- _Goal_: From the records below, extract only the lines running from the line with "Keep writing the" to the line with "return tuple(c /", both lines included, reproducing them exactly.

-- START Records for processing --

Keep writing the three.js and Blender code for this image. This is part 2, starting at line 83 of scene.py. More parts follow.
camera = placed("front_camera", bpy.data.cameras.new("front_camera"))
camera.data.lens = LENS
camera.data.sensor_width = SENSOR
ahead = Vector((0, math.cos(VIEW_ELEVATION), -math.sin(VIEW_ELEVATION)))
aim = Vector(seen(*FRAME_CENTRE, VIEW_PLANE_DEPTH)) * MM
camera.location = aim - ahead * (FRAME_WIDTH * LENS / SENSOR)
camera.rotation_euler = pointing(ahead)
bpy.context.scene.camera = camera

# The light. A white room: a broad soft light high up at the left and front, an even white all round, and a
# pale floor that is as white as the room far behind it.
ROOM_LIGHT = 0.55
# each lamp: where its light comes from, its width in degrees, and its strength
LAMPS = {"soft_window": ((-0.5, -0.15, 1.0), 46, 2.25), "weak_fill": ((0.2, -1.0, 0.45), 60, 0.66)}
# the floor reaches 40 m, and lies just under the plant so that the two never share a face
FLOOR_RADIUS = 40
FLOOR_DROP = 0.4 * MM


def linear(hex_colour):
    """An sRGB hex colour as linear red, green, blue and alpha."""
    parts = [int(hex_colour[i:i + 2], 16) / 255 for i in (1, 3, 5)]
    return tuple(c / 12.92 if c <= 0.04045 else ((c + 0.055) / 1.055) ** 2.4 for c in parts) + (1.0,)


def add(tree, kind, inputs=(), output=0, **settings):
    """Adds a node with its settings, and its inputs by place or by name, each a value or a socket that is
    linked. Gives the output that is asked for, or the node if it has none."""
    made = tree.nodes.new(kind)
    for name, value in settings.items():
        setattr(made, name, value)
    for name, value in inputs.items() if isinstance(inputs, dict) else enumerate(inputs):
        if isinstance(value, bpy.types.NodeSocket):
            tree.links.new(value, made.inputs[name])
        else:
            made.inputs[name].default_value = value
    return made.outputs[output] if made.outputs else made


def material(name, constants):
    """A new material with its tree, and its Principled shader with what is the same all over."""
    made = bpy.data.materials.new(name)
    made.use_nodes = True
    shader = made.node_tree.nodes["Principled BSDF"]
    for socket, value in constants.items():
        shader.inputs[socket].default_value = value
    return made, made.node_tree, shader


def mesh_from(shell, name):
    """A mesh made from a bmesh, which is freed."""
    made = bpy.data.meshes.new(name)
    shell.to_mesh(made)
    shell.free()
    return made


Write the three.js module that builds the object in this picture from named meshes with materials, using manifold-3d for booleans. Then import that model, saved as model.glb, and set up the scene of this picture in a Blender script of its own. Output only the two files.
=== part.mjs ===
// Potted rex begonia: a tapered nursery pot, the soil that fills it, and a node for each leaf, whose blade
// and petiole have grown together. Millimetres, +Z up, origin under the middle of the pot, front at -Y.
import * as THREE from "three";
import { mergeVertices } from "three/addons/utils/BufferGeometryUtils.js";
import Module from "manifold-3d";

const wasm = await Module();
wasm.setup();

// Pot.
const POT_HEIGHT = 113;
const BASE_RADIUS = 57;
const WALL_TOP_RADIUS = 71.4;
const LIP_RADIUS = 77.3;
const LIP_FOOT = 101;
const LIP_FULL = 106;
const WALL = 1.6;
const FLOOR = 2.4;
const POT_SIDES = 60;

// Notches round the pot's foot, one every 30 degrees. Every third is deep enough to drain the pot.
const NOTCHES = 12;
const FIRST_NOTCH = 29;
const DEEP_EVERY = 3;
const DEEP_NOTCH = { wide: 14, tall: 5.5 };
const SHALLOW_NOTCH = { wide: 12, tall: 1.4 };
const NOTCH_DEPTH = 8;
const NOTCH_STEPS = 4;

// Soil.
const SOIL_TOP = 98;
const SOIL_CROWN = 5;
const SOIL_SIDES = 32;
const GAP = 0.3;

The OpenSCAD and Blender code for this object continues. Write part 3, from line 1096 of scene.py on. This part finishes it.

-- END Records for processing --
-- START Records for processing --

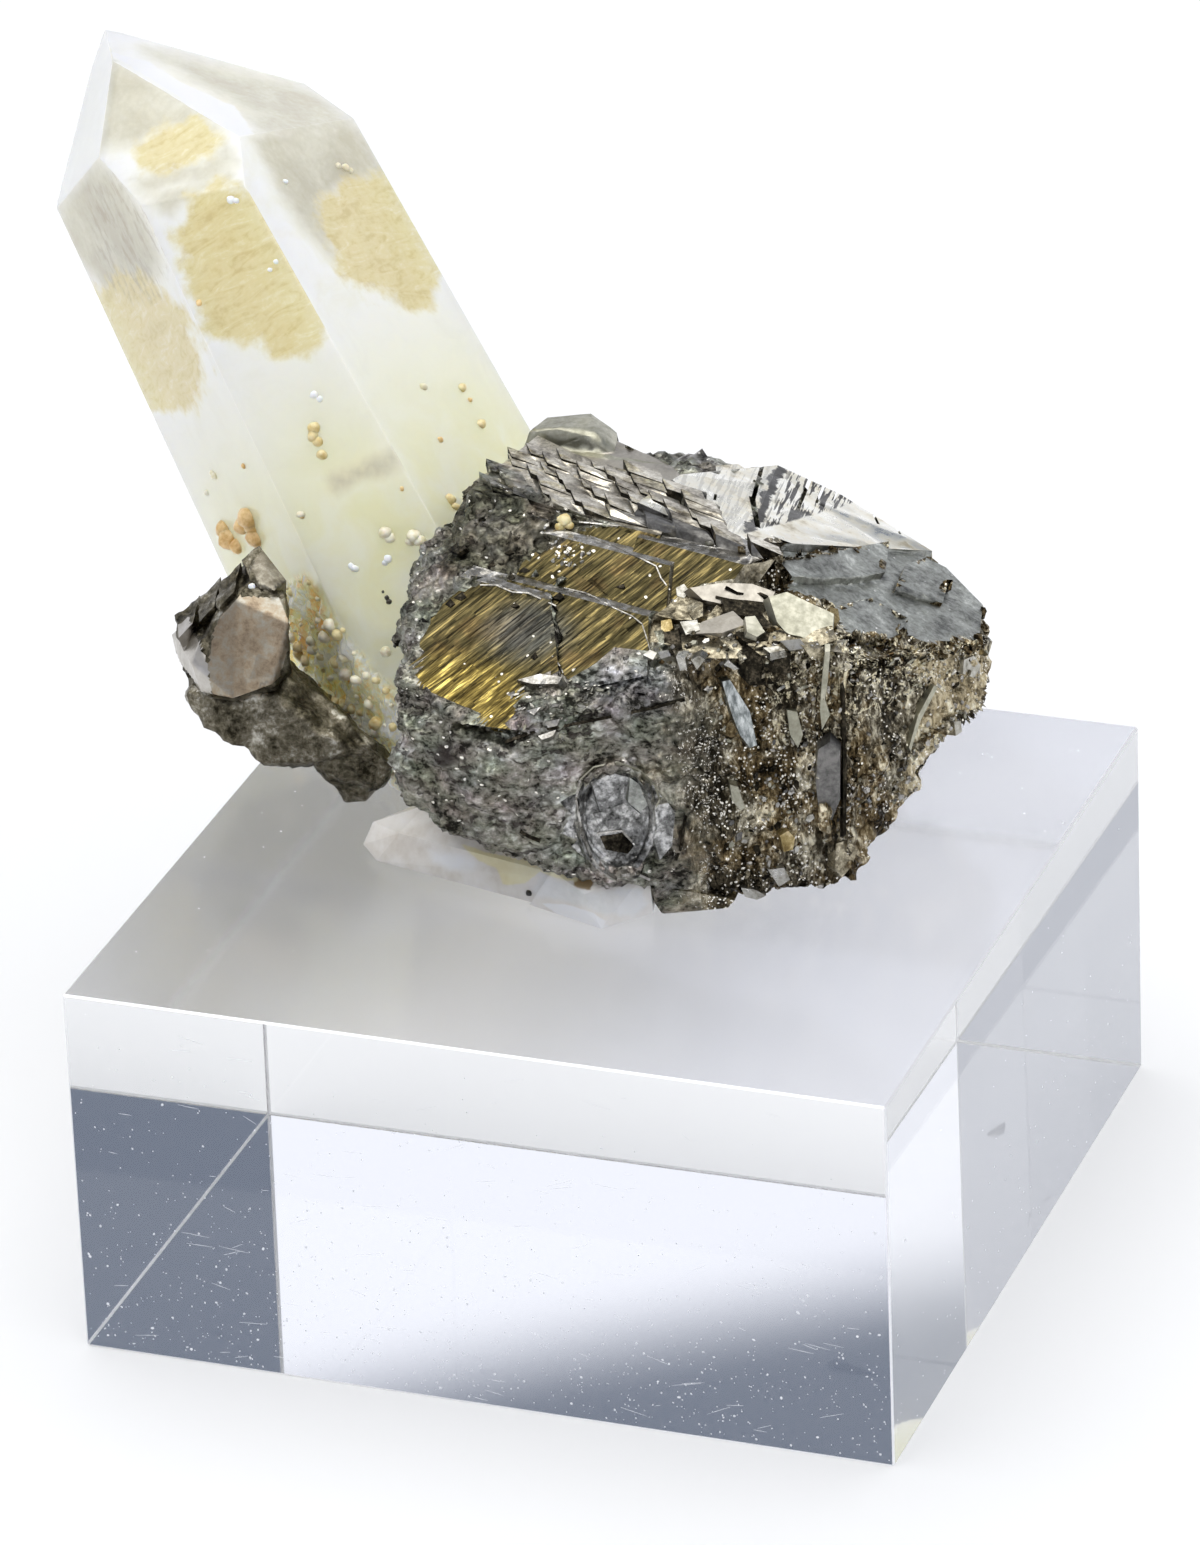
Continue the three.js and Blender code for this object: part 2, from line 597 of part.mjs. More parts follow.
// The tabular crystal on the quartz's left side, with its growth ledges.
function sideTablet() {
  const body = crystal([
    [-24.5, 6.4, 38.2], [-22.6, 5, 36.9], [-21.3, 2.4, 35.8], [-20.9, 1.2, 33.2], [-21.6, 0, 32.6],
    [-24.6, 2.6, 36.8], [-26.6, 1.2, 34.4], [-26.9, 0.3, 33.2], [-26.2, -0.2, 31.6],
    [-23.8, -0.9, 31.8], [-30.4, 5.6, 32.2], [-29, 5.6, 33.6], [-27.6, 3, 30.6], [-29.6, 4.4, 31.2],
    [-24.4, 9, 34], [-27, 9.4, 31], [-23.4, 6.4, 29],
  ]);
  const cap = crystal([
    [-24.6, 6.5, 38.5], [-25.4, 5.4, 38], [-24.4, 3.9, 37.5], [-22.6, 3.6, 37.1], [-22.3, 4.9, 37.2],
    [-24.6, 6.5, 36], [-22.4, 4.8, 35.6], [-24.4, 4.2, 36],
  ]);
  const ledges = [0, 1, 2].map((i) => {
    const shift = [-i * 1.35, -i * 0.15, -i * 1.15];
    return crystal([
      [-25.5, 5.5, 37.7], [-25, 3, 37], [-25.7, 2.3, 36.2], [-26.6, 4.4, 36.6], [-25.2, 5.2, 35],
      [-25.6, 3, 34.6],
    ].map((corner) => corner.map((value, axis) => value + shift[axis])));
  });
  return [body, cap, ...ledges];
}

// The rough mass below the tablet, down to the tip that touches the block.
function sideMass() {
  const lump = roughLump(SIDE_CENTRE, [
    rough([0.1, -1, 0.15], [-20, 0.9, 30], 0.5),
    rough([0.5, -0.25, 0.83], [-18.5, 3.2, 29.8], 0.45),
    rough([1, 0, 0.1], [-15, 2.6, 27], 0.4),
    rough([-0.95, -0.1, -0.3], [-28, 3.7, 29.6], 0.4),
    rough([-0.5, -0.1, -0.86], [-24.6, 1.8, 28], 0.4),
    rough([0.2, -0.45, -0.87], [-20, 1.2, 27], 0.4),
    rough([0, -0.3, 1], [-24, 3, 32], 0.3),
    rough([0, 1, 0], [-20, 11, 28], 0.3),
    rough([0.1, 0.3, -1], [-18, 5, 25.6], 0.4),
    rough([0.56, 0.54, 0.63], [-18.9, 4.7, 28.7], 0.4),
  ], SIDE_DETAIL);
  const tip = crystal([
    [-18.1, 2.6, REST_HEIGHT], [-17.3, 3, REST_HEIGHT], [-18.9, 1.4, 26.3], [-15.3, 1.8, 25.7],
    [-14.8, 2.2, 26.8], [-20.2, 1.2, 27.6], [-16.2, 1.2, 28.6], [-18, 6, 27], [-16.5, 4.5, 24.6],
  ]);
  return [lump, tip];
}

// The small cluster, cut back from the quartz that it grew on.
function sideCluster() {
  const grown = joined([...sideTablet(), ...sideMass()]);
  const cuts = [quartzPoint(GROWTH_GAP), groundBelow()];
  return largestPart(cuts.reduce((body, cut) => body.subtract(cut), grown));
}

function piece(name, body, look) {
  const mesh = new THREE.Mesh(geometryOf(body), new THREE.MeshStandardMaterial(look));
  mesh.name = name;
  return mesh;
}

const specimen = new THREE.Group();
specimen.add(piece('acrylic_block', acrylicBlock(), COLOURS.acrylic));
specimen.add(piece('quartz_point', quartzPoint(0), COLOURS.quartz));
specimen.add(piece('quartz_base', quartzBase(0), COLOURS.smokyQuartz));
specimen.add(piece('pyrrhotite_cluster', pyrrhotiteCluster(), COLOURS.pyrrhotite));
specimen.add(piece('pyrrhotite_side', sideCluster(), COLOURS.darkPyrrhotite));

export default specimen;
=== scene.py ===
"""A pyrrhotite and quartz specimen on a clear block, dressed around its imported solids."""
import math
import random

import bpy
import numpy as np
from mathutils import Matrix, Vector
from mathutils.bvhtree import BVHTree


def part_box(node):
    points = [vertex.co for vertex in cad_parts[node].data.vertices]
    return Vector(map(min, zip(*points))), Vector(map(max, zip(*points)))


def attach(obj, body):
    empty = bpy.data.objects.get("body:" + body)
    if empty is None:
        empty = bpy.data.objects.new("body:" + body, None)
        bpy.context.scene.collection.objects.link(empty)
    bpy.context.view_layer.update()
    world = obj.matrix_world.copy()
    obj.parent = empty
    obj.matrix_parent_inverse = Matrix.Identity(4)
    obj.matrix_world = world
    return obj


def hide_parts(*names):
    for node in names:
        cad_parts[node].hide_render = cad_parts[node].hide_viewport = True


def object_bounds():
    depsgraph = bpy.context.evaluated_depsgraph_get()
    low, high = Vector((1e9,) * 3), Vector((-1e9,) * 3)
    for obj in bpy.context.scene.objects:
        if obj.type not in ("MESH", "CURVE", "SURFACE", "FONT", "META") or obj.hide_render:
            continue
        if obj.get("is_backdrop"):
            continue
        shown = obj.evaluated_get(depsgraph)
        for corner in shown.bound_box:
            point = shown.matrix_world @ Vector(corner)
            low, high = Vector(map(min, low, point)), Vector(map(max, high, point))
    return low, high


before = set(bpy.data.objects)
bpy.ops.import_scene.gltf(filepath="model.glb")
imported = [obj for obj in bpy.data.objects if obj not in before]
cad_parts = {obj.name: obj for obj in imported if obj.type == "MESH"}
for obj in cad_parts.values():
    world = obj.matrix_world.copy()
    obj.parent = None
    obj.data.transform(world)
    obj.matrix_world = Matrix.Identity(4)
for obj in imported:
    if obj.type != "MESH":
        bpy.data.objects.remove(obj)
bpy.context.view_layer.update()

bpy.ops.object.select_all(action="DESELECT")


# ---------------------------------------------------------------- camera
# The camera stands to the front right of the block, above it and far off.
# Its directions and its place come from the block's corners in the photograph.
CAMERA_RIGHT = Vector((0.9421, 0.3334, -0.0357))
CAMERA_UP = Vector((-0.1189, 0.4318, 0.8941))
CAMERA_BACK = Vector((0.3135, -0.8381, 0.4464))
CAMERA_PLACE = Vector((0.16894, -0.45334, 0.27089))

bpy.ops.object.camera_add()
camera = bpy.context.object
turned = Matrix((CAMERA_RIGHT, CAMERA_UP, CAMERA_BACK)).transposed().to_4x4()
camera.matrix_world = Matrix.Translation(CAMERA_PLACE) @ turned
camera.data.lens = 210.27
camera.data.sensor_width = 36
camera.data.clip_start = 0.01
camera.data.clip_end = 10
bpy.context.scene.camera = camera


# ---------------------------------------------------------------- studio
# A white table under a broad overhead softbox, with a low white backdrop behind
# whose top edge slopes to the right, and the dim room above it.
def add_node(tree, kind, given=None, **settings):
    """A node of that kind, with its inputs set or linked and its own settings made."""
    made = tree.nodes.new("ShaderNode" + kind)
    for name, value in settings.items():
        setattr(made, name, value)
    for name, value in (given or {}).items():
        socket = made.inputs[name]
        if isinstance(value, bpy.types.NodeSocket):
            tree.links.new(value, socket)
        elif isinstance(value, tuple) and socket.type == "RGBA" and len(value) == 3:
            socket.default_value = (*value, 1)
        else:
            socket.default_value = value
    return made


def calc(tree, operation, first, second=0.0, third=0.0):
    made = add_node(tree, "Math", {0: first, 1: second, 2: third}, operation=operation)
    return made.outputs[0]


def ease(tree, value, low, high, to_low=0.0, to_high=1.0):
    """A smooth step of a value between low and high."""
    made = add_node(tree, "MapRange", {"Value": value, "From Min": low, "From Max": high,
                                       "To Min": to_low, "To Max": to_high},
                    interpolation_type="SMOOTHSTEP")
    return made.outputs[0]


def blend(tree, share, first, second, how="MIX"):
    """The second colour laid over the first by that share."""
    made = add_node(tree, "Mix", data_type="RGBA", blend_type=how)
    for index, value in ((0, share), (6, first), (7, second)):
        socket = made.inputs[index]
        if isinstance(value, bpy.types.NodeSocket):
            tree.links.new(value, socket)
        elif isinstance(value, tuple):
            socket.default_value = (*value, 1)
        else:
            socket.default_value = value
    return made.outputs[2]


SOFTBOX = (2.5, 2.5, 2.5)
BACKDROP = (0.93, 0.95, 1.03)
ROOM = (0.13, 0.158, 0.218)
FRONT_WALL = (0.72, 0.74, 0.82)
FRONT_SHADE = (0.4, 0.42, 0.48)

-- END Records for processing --

- _Expected answer_:
Keep writing the three.js and Blender code for this image. This is part 2, starting at line 83 of scene.py. More parts follow.
camera = placed("front_camera", bpy.data.cameras.new("front_camera"))
camera.data.lens = LENS
camera.data.sensor_width = SENSOR
ahead = Vector((0, math.cos(VIEW_ELEVATION), -math.sin(VIEW_ELEVATION)))
aim = Vector(seen(*FRAME_CENTRE, VIEW_PLANE_DEPTH)) * MM
camera.location = aim - ahead * (FRAME_WIDTH * LENS / SENSOR)
camera.rotation_euler = pointing(ahead)
bpy.context.scene.camera = camera

# The light. A white room: a broad soft light high up at the left and front, an even white all round, and a
# pale floor that is as white as the room far behind it.
ROOM_LIGHT = 0.55
# each lamp: where its light comes from, its width in degrees, and its strength
LAMPS = {"soft_window": ((-0.5, -0.15, 1.0), 46, 2.25), "weak_fill": ((0.2, -1.0, 0.45), 60, 0.66)}
# the floor reaches 40 m, and lies just under the plant so that the two never share a face
FLOOR_RADIUS = 40
FLOOR_DROP = 0.4 * MM


def linear(hex_colour):
    """An sRGB hex colour as linear red, green, blue and alpha."""
    parts = [int(hex_colour[i:i + 2], 16) / 255 for i in (1, 3, 5)]
    return tuple(c / 12.92 if c <= 0.04045 else ((c + 0.055) / 1.055) ** 2.4 for c in parts) + (1.0,)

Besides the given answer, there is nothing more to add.